If the House will allow, let me turn to the specific measures before us today, taking each of the proposed additions to the list of proscribed organisations in order. First, there is the Maniacs Murder Cult, also known as MMC, which is an insidious white-supremacist and neo-Nazi organisation operating online and across borders. It aims to encourage individuals to engage in acts of violence against people it perceives to be antisocial, including homeless people, drug addicts and migrants, all to further its own ideology and degrade human society through violence.

The Government assess that MMC commits, prepares for, promotes and encourages acts of terrorism. MMC members and leaders have claimed a number of violent attacks globally that were committed in pursuit of the group’s aims. MMC supplies instructional material that could increase the capability or motivation of an aspiring attacker, including a guide that provides information on how to fatally attack someone with a knife and use a vehicle as a weapon. MMC’s members and non-members share its material and other online content, including videos of violent attacks, to encourage further violence in support of its ideology.

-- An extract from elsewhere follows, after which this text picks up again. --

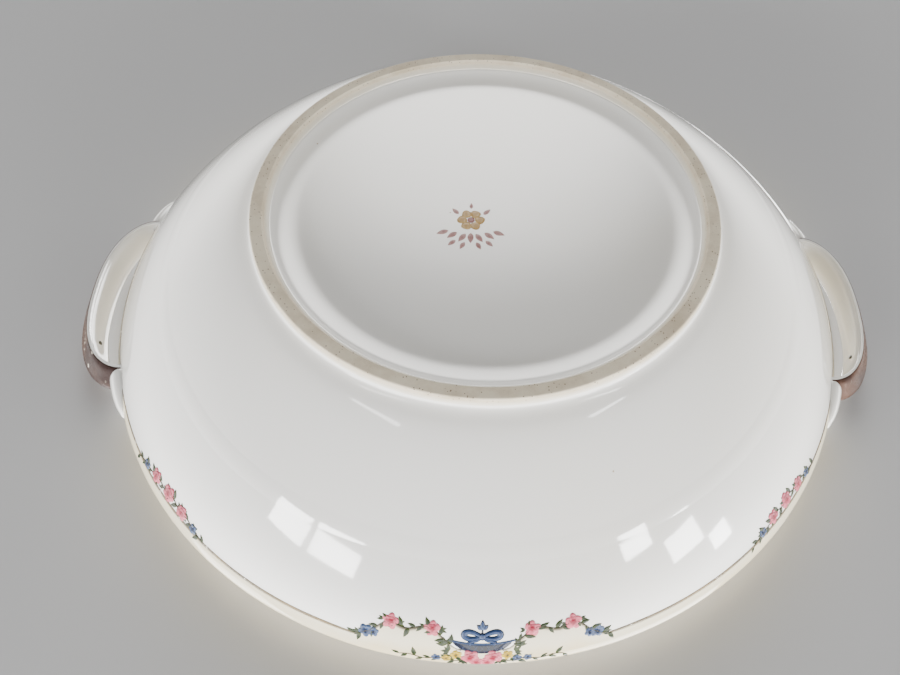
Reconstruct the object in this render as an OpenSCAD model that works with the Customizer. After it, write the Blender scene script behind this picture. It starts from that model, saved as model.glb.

On 22 May, a 21-year-old Georgian national known as Commander Butcher, considered to be one of MMC’s leaders, was extradited to the United States, and he is set to stand trial in New York for soliciting hate crimes and acts of mass violence. As set out in the indictment, he is alleged to have recruited individuals online to promote MMC’s ideologies by committing acts of murder, arson, bombing and mass poisoning in New York—acts targeted at members of ethnic minority groups, homeless people and Jewish schoolchildren. As this case illustrates, MMC has a truly transnational audience, which includes people in the UK. It does not matter where the leaders of this network are based if they are capable of inspiring acts of violence and terror in any country. Vulnerable individuals, such as minors, are particularly exposed to the horrific material MMC publishes and distributes online.

This Government will not stand by and allow the terrorist threat and wider societal harms caused by MMC to persist. Proscribing MMC is key to deterring and diverting individuals from engaging with its violent content, and it sends a clear signal to social media companies to remove MMC’s material from their platforms. The threat posed by MMC must be taken extremely seriously, whether it is inspiring acts of violence against our people or influencing young people to commit those acts. We will not hesitate to take action against such groups to keep our country safe.